Data shown:

────────────────────

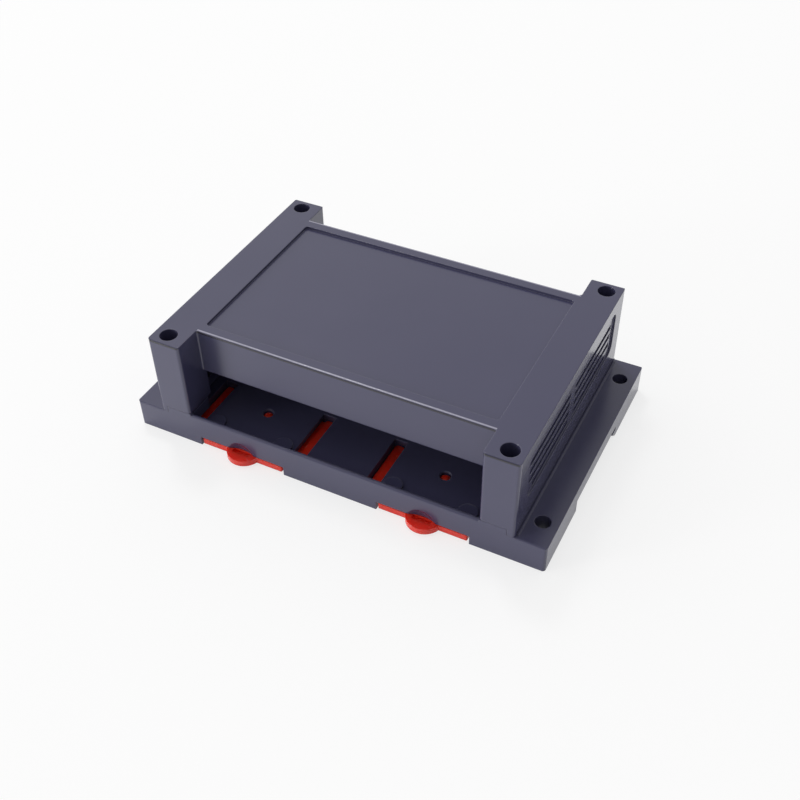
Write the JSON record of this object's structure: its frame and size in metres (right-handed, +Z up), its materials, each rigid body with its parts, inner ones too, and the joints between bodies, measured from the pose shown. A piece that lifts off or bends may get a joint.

────────────────────

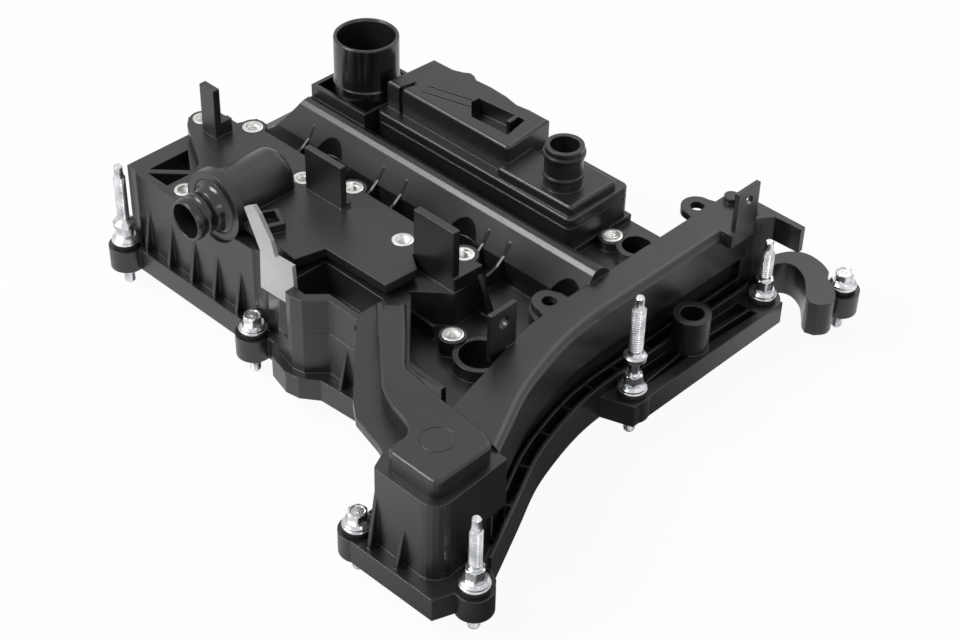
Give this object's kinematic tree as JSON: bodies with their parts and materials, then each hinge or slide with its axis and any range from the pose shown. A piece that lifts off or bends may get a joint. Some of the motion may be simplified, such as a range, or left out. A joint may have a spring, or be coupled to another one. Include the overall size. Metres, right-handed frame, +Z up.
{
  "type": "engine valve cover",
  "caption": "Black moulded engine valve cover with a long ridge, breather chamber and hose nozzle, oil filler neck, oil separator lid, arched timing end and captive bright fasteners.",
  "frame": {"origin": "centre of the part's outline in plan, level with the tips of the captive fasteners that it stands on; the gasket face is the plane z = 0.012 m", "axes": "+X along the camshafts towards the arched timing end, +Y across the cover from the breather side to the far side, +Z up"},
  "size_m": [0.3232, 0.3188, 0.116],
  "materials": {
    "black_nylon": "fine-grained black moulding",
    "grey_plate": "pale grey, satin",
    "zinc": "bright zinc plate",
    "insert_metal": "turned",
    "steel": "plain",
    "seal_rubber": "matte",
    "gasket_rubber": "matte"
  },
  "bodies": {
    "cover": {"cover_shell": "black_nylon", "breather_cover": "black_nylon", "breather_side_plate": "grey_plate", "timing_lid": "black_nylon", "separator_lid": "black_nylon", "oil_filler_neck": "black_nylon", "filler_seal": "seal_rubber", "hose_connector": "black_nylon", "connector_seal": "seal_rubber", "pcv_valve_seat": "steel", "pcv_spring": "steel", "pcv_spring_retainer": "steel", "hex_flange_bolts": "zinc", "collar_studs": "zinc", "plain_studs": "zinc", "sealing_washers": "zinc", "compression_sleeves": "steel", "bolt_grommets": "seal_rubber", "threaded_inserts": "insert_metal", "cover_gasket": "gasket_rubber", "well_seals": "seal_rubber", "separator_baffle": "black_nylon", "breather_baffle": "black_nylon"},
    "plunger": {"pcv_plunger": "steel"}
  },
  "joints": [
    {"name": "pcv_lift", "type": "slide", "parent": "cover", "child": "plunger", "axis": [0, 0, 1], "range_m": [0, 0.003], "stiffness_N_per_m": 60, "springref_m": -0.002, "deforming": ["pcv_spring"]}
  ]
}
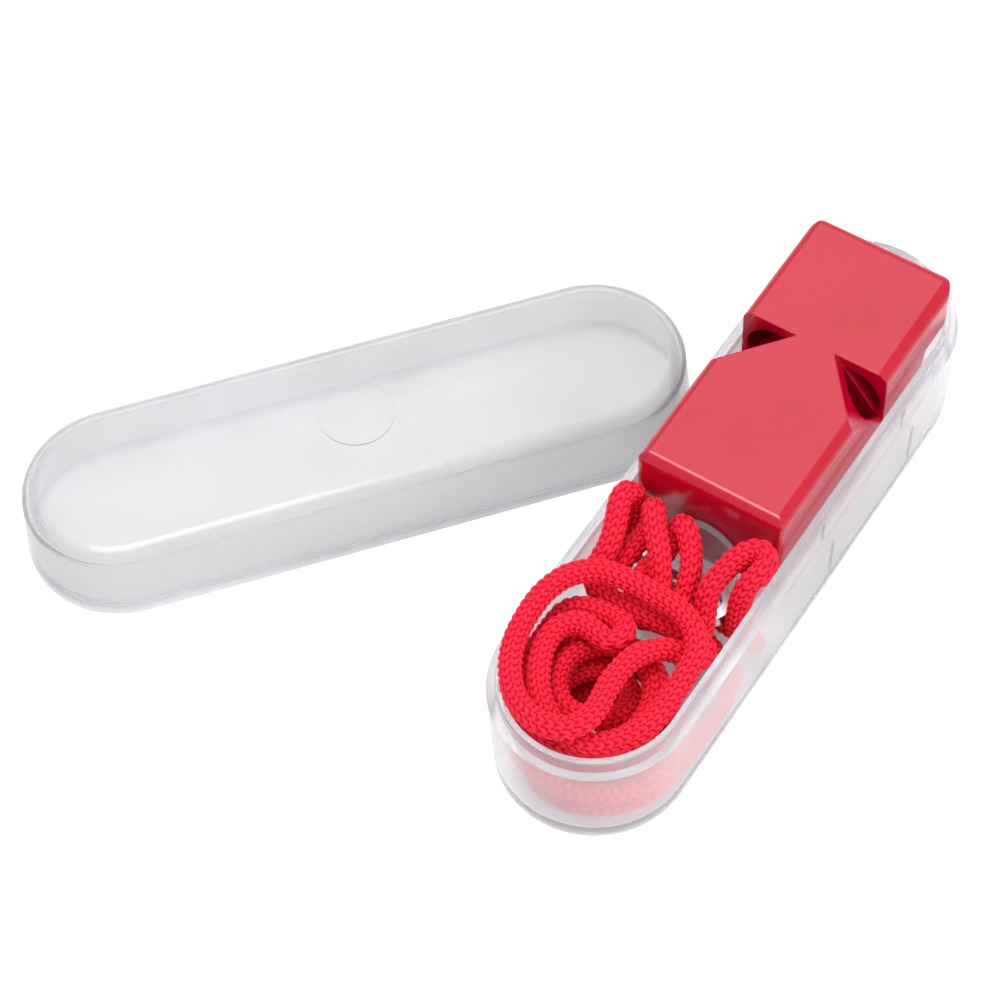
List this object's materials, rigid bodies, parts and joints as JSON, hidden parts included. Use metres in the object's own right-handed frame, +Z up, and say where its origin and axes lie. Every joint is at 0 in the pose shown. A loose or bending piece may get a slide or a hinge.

────────────────────

Exercise details:
Return verbatim the lines that run from the line containing "Give this object's" through the line containing "List this object's", inclusive.

Reply to the exercise:
Give this object's kinematic tree as JSON: bodies with their parts and materials, then each hinge or slide with its axis and any range from the pose shown. A piece that lifts off or bends may get a joint. Some of the motion may be simplified, such as a range, or left out. A joint may have a spring, or be coupled to another one. Include the overall size. Metres, right-handed frame, +Z up.
{
  "type": "engine valve cover",
  "caption": "Black moulded engine valve cover with a long ridge, breather chamber and hose nozzle, oil filler neck, oil separator lid, arched timing end and captive bright fasteners.",
  "frame": {"origin": "centre of the part's outline in plan, level with the tips of the captive fasteners that it stands on; the gasket face is the plane z = 0.012 m", "axes": "+X along the camshafts towards the arched timing end, +Y across the cover from the breather side to the far side, +Z up"},
  "size_m": [0.3232, 0.3188, 0.116],
  "materials": {
    "black_nylon": "fine-grained black moulding",
    "grey_plate": "pale grey, satin",
    "zinc": "bright zinc plate",
    "insert_metal": "turned",
    "steel": "plain",
    "seal_rubber": "matte",
    "gasket_rubber": "matte"
  },
  "bodies": {
    "cover": {"cover_shell": "black_nylon", "breather_cover": "black_nylon", "breather_side_plate": "grey_plate", "timing_lid": "black_nylon", "separator_lid": "black_nylon", "oil_filler_neck": "black_nylon", "filler_seal": "seal_rubber", "hose_connector": "black_nylon", "connector_seal": "seal_rubber", "pcv_valve_seat": "steel", "pcv_spring": "steel", "pcv_spring_retainer": "steel", "hex_flange_bolts": "zinc", "collar_studs": "zinc", "plain_studs": "zinc", "sealing_washers": "zinc", "compression_sleeves": "steel", "bolt_grommets": "seal_rubber", "threaded_inserts": "insert_metal", "cover_gasket": "gasket_rubber", "well_seals": "seal_rubber", "separator_baffle": "black_nylon", "breather_baffle": "black_nylon"},
    "plunger": {"pcv_plunger": "steel"}
  },
  "joints": [
    {"name": "pcv_lift", "type": "slide", "parent": "cover", "child": "plunger", "axis": [0, 0, 1], "range_m": [0, 0.003], "stiffness_N_per_m": 60, "springref_m": -0.002, "deforming": ["pcv_spring"]}
  ]
}
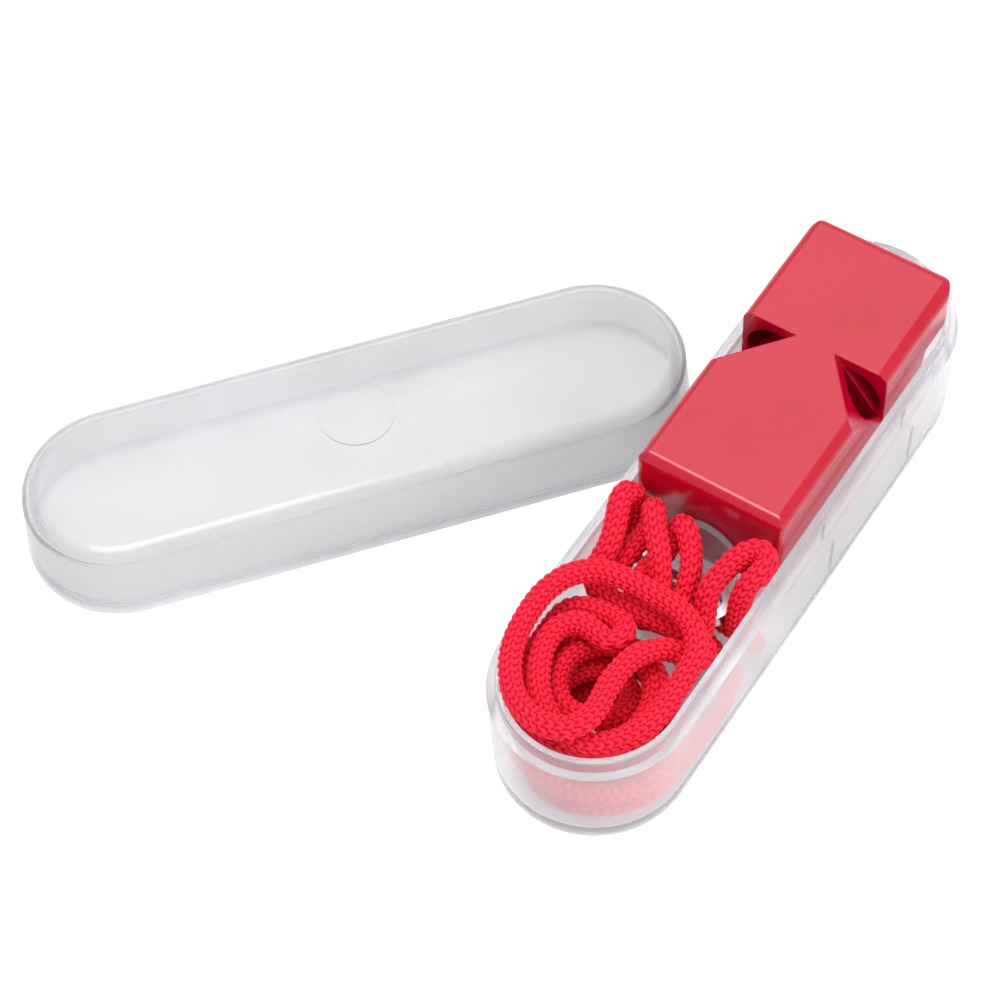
List this object's materials, rigid bodies, parts and joints as JSON, hidden parts included. Use metres in the object's own right-handed frame, +Z up, and say where its origin and axes lie. Every joint is at 0 in the pose shown. A loose or bending piece may get a slide or a hinge.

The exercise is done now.